Of course there's a lot of debate over just how risky any asset or class of assets actually is and U.S. regulators are generally harsher in their assessments than European regulators. But it is another indication of the critical role supervision plays.
"This is a supervisory issue: How good are your models and how do you estimate the probability of default?" Petrou said. "You can measure TCE [tangible common equity], but then you have to divide it by the denominator, and the denominator remains completely discretionary."
Jon D. Greenlee, a former Fed official who is now a managing director at KPMG's financial services regulatory practice, agrees capital should not be allowed to overshadow oversight.
"Some people think if we get enough capital in there then we don't really have to worry about supervisors missing risk, and I am not sure that is going to give you a satisfactory answer during the next downturn," he said. "You can't just focus on capital alone. There is still a very important role for the supervisory process."
Finally, I wonder if all the rules being written in the U.S. are meaningless if regulators in other countries don't adopt similar measures.
Treasury Secretary Tim Geithner has repeatedly assured the industry recently that other countries will follow our lead. But why, when we're only talking about a few dozen companies that operate globally, aren't national regulators collaborating now to design a supervisory system for these firms?

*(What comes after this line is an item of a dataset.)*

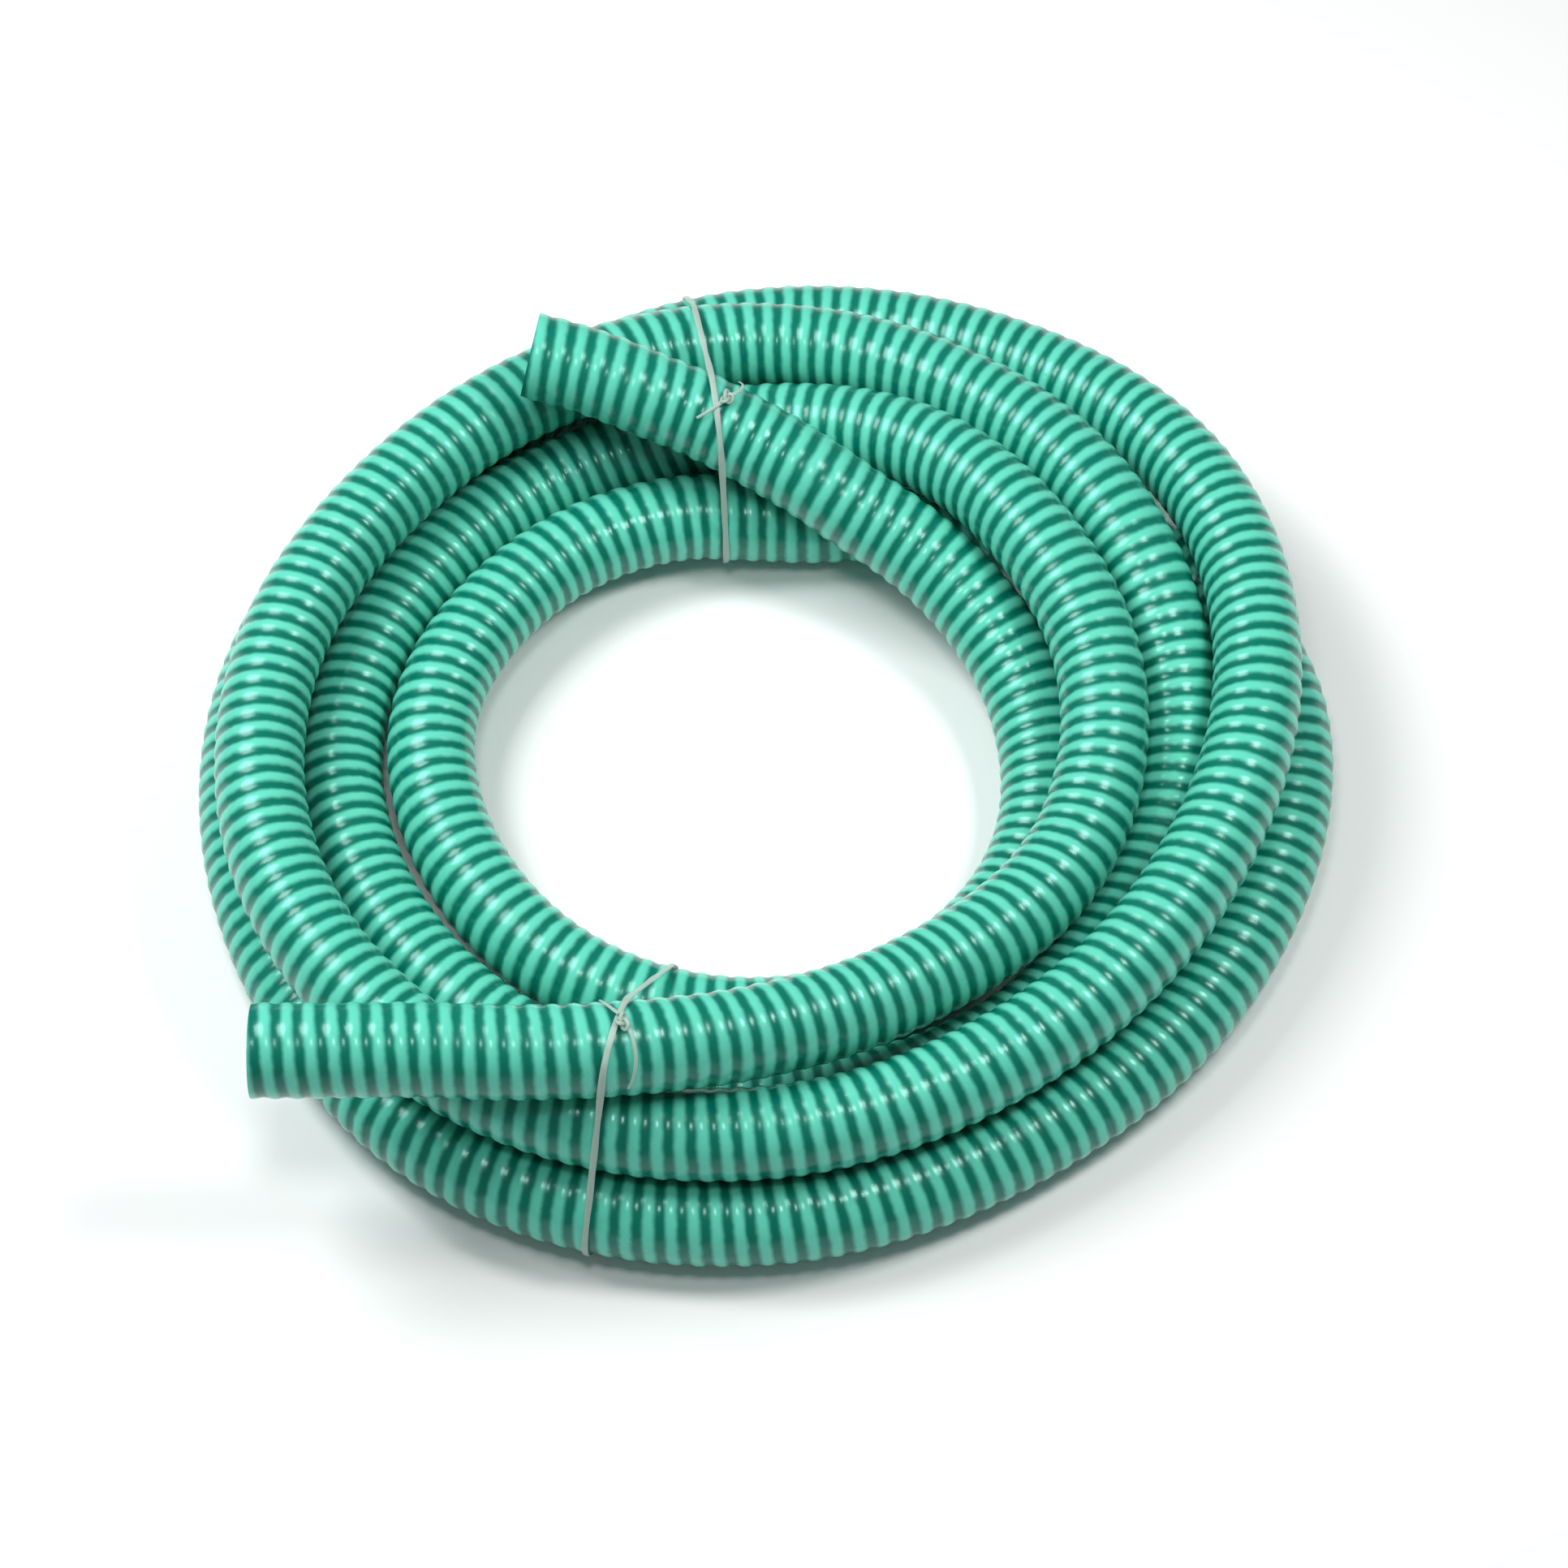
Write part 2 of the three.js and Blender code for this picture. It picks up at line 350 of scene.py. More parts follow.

Such suggestions are met with a roll of the eyes and a comment about naivete, but why is that? It would make a lot more sense for countries to figure out how to jointly supervise and resolve financial firms that operate across borders than to have each construct its own rules now and be forced to reconcile differences someday down the road.
"To effectively wind down a global institution, you really need to have a global framework," Greenlee said. "You can't have it one way here and 35 different ways around the globe and make it work."
Bottom line: Let's stop arguing over capital and focus on how to oversee global institutions.